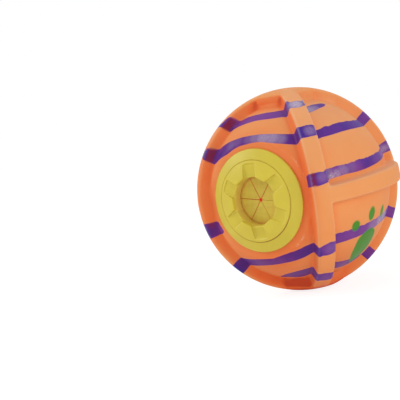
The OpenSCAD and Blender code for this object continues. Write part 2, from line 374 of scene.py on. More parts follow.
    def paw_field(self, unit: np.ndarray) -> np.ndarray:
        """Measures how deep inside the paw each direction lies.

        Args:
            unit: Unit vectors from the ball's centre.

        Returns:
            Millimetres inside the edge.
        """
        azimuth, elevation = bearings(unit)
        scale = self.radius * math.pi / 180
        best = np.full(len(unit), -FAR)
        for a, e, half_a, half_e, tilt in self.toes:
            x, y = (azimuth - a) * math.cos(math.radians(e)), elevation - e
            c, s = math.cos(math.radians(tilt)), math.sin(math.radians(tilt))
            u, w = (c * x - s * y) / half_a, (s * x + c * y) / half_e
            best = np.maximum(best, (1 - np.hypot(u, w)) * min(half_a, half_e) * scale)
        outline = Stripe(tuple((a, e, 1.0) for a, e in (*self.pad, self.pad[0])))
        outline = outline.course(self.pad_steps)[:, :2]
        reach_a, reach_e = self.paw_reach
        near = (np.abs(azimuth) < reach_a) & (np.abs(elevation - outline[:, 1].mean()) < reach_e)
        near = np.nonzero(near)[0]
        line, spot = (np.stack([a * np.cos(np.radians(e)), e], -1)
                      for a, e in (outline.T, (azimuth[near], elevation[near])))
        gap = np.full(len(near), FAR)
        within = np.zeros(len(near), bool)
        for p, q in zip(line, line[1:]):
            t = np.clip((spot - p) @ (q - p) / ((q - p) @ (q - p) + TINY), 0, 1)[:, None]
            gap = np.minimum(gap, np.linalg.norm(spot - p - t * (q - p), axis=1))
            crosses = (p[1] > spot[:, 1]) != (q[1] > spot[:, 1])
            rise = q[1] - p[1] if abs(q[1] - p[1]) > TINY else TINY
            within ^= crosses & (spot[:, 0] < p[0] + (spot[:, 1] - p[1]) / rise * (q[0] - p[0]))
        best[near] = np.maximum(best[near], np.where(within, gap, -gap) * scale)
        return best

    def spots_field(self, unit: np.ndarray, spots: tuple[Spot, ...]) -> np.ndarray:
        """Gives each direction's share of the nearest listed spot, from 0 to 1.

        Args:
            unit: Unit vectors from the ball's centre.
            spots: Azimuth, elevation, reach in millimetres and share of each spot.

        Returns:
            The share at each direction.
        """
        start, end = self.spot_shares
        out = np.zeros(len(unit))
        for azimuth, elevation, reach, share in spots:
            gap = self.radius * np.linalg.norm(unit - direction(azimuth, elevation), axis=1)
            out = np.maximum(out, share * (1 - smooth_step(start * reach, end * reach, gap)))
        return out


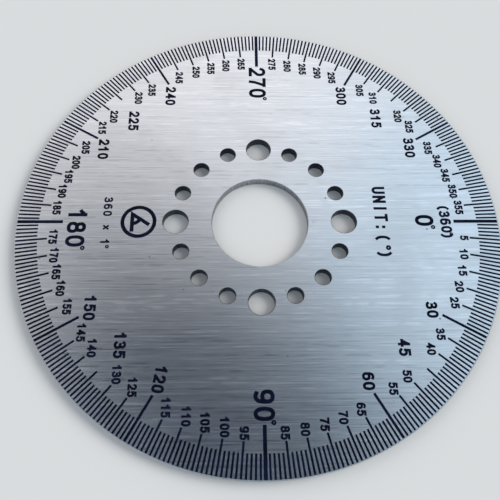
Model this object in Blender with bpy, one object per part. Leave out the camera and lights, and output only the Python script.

--------------------

* Problem requirements
Print again each line of the listing above, exactly as it appears.

* The solution
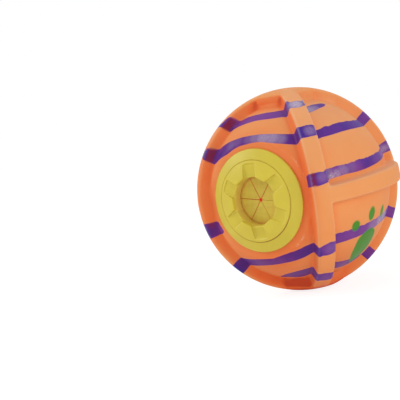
The OpenSCAD and Blender code for this object continues. Write part 2, from line 374 of scene.py on. More parts follow.
    def paw_field(self, unit: np.ndarray) -> np.ndarray:
        """Measures how deep inside the paw each direction lies.

        Args:
            unit: Unit vectors from the ball's centre.

        Returns:
            Millimetres inside the edge.
        """
        azimuth, elevation = bearings(unit)
        scale = self.radius * math.pi / 180
        best = np.full(len(unit), -FAR)
        for a, e, half_a, half_e, tilt in self.toes:
            x, y = (azimuth - a) * math.cos(math.radians(e)), elevation - e
            c, s = math.cos(math.radians(tilt)), math.sin(math.radians(tilt))
            u, w = (c * x - s * y) / half_a, (s * x + c * y) / half_e
            best = np.maximum(best, (1 - np.hypot(u, w)) * min(half_a, half_e) * scale)
        outline = Stripe(tuple((a, e, 1.0) for a, e in (*self.pad, self.pad[0])))
        outline = outline.course(self.pad_steps)[:, :2]
        reach_a, reach_e = self.paw_reach
        near = (np.abs(azimuth) < reach_a) & (np.abs(elevation - outline[:, 1].mean()) < reach_e)
        near = np.nonzero(near)[0]
        line, spot = (np.stack([a * np.cos(np.radians(e)), e], -1)
                      for a, e in (outline.T, (azimuth[near], elevation[near])))
        gap = np.full(len(near), FAR)
        within = np.zeros(len(near), bool)
        for p, q in zip(line, line[1:]):
            t = np.clip((spot - p) @ (q - p) / ((q - p) @ (q - p) + TINY), 0, 1)[:, None]
            gap = np.minimum(gap, np.linalg.norm(spot - p - t * (q - p), axis=1))
            crosses = (p[1] > spot[:, 1]) != (q[1] > spot[:, 1])
            rise = q[1] - p[1] if abs(q[1] - p[1]) > TINY else TINY
            within ^= crosses & (spot[:, 0] < p[0] + (spot[:, 1] - p[1]) / rise * (q[0] - p[0]))
        best[near] = np.maximum(best[near], np.where(within, gap, -gap) * scale)
        return best

    def spots_field(self, unit: np.ndarray, spots: tuple[Spot, ...]) -> np.ndarray:
        """Gives each direction's share of the nearest listed spot, from 0 to 1.

        Args:
            unit: Unit vectors from the ball's centre.
            spots: Azimuth, elevation, reach in millimetres and share of each spot.

        Returns:
            The share at each direction.
        """
        start, end = self.spot_shares
        out = np.zeros(len(unit))
        for azimuth, elevation, reach, share in spots:
            gap = self.radius * np.linalg.norm(unit - direction(azimuth, elevation), axis=1)
            out = np.maximum(out, share * (1 - smooth_step(start * reach, end * reach, gap)))
        return out


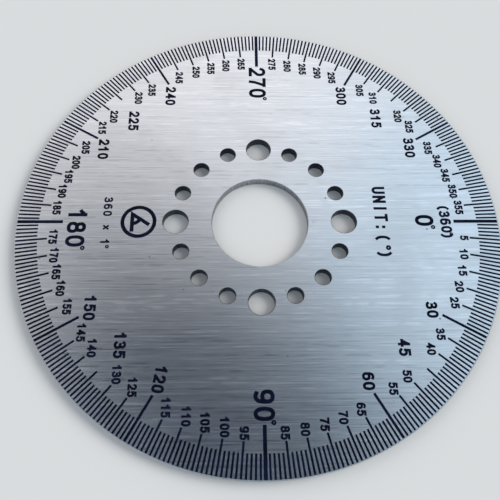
Model this object in Blender with bpy, one object per part. Leave out the camera and lights, and output only the Python script.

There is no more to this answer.